** start of DATASET ROWS **

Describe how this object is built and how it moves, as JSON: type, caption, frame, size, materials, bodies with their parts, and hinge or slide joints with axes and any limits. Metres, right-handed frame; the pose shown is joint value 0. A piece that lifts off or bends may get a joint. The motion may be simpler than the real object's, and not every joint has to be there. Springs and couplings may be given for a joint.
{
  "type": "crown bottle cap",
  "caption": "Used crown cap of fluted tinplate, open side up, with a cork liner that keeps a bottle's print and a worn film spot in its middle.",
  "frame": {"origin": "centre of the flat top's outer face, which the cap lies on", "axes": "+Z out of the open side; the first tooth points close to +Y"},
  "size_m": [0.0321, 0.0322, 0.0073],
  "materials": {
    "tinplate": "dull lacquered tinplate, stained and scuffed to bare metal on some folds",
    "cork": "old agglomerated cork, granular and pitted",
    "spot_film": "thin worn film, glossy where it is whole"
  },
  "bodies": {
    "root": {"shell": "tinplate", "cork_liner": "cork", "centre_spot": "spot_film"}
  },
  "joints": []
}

** end of DATASET ROWS **
** start of DATASET ROWS **

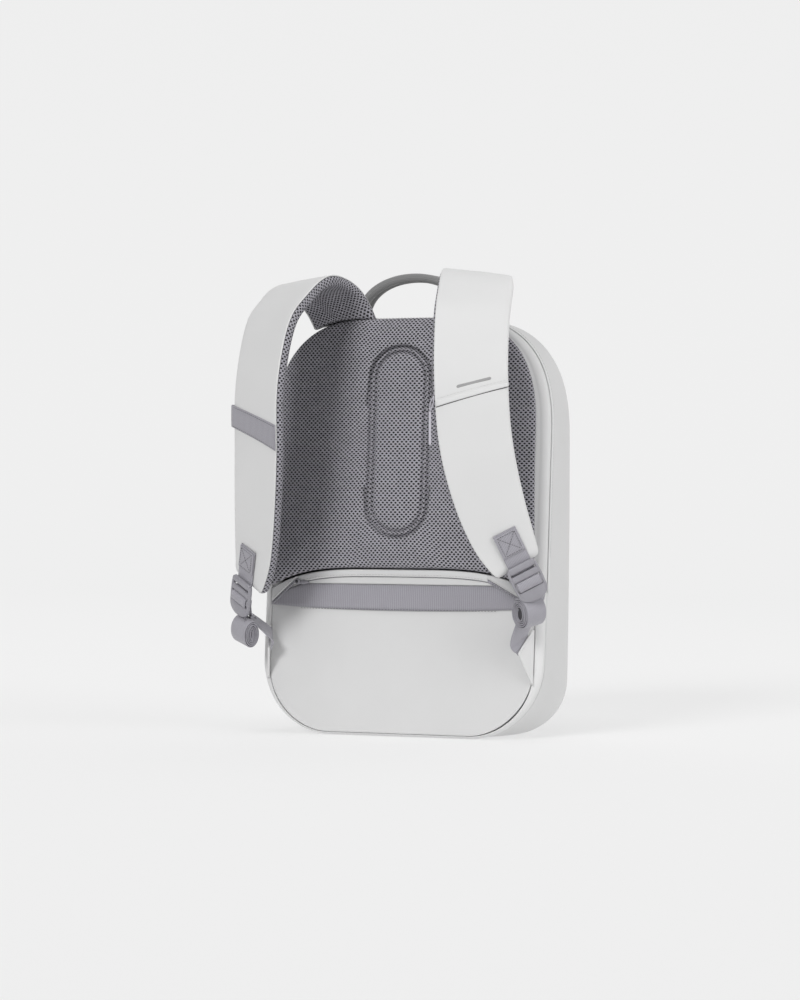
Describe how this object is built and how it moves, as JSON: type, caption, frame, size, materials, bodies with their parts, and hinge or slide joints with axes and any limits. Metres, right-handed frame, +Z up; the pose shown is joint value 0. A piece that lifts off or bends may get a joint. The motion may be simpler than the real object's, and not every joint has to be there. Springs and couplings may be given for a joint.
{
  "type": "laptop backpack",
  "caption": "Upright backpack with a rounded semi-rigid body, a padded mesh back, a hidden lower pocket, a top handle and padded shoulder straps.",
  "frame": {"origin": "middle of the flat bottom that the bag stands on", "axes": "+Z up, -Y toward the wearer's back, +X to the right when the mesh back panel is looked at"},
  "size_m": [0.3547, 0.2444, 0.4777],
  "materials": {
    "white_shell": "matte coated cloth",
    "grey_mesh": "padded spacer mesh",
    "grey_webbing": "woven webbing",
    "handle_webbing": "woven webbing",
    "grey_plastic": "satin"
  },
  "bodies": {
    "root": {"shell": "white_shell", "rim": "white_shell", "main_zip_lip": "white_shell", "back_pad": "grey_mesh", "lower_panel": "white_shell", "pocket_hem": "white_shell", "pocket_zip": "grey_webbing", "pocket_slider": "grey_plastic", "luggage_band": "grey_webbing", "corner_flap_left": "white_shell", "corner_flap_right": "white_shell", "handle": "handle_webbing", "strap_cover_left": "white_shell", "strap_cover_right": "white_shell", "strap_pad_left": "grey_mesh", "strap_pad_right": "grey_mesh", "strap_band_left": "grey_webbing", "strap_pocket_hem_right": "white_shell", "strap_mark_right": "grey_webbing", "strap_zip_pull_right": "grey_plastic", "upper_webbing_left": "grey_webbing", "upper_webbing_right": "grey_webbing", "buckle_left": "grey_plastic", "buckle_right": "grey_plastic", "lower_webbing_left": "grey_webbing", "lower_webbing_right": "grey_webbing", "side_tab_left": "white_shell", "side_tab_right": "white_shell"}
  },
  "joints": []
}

** end of DATASET ROWS **

GIVEN TASK
Collect the complete line wherever the string "bodies" appears in the records.

TASK ANSWER
Describe how this object is built and how it moves, as JSON: type, caption, frame, size, materials, bodies with their parts, and hinge or slide joints with axes and any limits. Metres, right-handed frame; the pose shown is joint value 0. A piece that lifts off or bends may get a joint. The motion may be simpler than the real object's, and not every joint has to be there. Springs and couplings may be given for a joint.
  "bodies": {
Describe how this object is built and how it moves, as JSON: type, caption, frame, size, materials, bodies with their parts, and hinge or slide joints with axes and any limits. Metres, right-handed frame, +Z up; the pose shown is joint value 0. A piece that lifts off or bends may get a joint. The motion may be simpler than the real object's, and not every joint has to be there. Springs and couplings may be given for a joint.
  "bodies": {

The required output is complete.